- Problem description -
From the first line of the data below, repeat each line exactly until you reach the line with "return max(high.x, -low.x)"; include that line too.

- Data section -
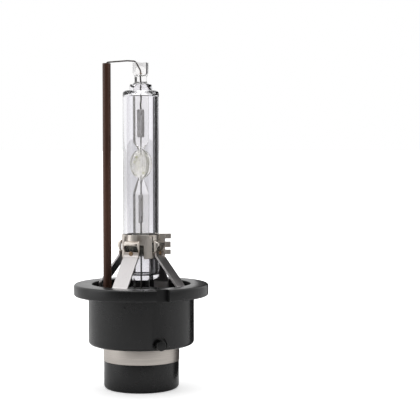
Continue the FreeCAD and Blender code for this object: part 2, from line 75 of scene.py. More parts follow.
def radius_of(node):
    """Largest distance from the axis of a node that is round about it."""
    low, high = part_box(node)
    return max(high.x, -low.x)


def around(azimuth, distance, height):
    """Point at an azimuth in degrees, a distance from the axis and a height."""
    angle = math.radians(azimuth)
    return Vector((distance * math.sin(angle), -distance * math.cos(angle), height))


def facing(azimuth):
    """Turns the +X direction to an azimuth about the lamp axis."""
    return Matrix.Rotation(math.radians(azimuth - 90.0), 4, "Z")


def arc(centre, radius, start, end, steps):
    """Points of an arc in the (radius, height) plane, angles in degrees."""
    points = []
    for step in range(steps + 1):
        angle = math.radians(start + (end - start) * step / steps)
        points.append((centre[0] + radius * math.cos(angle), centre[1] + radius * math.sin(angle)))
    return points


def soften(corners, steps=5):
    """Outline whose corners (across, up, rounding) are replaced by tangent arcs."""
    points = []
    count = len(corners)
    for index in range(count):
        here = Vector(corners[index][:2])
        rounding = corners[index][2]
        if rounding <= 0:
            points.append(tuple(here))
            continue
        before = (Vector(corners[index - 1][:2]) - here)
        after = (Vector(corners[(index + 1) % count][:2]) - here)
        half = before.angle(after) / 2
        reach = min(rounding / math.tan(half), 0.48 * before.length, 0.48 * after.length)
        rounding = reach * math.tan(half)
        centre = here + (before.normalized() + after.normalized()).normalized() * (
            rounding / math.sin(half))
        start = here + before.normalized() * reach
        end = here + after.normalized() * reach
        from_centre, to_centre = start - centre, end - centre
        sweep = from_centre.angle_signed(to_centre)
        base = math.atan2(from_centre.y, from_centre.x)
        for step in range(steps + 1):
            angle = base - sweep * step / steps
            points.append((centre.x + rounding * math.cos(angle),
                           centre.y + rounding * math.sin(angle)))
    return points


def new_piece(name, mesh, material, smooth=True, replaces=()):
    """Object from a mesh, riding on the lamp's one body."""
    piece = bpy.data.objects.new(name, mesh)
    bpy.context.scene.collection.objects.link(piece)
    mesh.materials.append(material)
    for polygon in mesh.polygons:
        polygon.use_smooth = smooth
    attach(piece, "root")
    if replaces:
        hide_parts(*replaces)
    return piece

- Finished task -
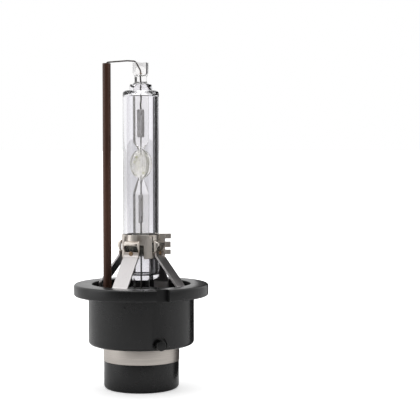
Continue the FreeCAD and Blender code for this object: part 2, from line 75 of scene.py. More parts follow.
def radius_of(node):
    """Largest distance from the axis of a node that is round about it."""
    low, high = part_box(node)
    return max(high.x, -low.x)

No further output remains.